RECORDED DATA:
┄┄┄┄┄┄

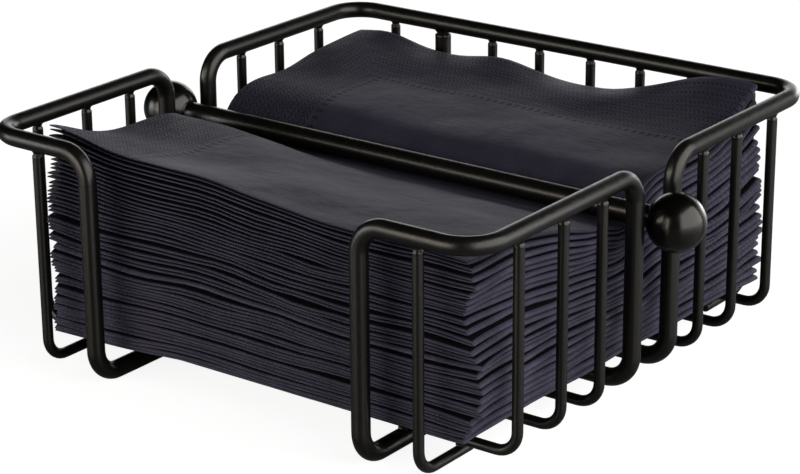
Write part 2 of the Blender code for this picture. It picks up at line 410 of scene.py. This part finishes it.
def bent_path(corners, radii, steps):
    """The centre line of a wire that is straight between corners and bent to a radius at each."""
    corners = [Vector(corner) for corner in corners]
    points = [corners[0]]
    for before, corner, after, radius in zip(corners, corners[1:], corners[2:], radii):
        to_before = (before - corner).normalized()
        to_after = (after - corner).normalized()
        half = to_before.angle(to_after) / 2
        centre = corner + (to_before + to_after).normalized() * (radius / math.sin(half))
        start = corner + to_before * (radius / math.tan(half)) - centre
        end = corner + to_after * (radius / math.tan(half)) - centre
        turn = start.angle(end)
        for step in range(steps + 1):
            share = step / steps
            along = start * math.sin((1 - share) * turn) + end * math.sin(share * turn)
            points.append(centre + along / math.sin(turn))
    points.append(corners[-1])
    return points


def loop(centre, across, up, sides):
    """Points round an ellipse with the half axes across and up."""
    turns = [2 * math.pi * k / sides for k in range(sides)]
    return [centre + across * math.cos(turn) + up * math.sin(turn) for turn in turns]


class Shape:
    """Vertices and faces gathered into one mesh."""

    def __init__(self):
        self.points = []
        self.faces = []

    def fan(self, start, ring, flip):
        """Closes one end of a skin with triangles round a point in the ring's middle."""
        centre = len(self.points)
        sides = len(ring)
        self.points.append(sum(ring, Vector()) / sides)
        for i in range(sides):
            a = start + i
            b = start + (i + 1) % sides
            self.faces.append((b, a, centre) if flip else (a, b, centre))

    def rings(self, rings):
        """Skins a list of rings with the same number of points, and closes both ends with a fan."""
        first = len(self.points)
        sides = len(rings[0])
        for ring in rings:
            self.points.extend(ring)
        last = len(self.points) - sides
        for row in range(len(rings) - 1):
            a = first + row * sides
            for i in range(sides):
                j = (i + 1) % sides
                self.faces.append((a + i, a + j, a + sides + j, a + sides + i))
        self.fan(first, rings[0], True)
        self.fan(last, rings[-1], False)

    def tube(self, path, radius, sides):
        """A round tube along the path. radius(distance from start, distance to end) gives its radius."""
        lengths = [0.0]
        for a, b in zip(path, path[1:]):
            lengths.append(lengths[-1] + (b - a).length)
        total = lengths[-1]
        rings = []
        side = None
        for i, point in enumerate(path):
            before = path[max(i - 1, 0)]
            after = path[min(i + 1, len(path) - 1)]
            along = (after - before).normalized()
            if side is None:
                side = along.orthogonal().normalized()
            side = (side - along * side.dot(along)).normalized()
            r = radius(lengths[i], total - lengths[i])
            rings.append(loop(point, side * r, along.cross(side) * r, sides))
        self.rings(rings)

    def bead(self, centre, half, rows=6, sides=12):
        """A small weld bead: an ellipsoid with the half sizes half."""
        x, y, z = centre
        rings = []
        for row in range(1, rows):
            polar = math.pi * row / rows
            level = Vector((x, y, z - half[2] * math.cos(polar)))
            across = Vector((half[0] * math.sin(polar), 0.0, 0.0))
            up = Vector((0.0, half[1] * math.sin(polar), 0.0))
            rings.append(loop(level, across, up, sides))
        self.rings(rings)

    def to_object(self, name, material, sharp=math.radians(50)):
        """The gathered mesh as an object. Edges that turn more than sharp stay sharp."""
        mesh = bpy.data.meshes.new(name)
        mesh.from_pydata([tuple(p) for p in self.points], [], self.faces)
        mesh.validate()
        mesh.shade_smooth()
        mesh.set_sharp_from_angle(angle=sharp)
        mesh.materials.append(material)
        obj = bpy.data.objects.new(name, mesh)
        bpy.context.scene.collection.objects.link(obj)
        return obj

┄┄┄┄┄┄

TASK STATEMENT: Show all lines from the listing above in which "scene" appears.

EXERCISE SOLUTION:
Write part 2 of the Blender code for this picture. It picks up at line 410 of scene.py. This part finishes it.
        bpy.context.scene.collection.objects.link(obj)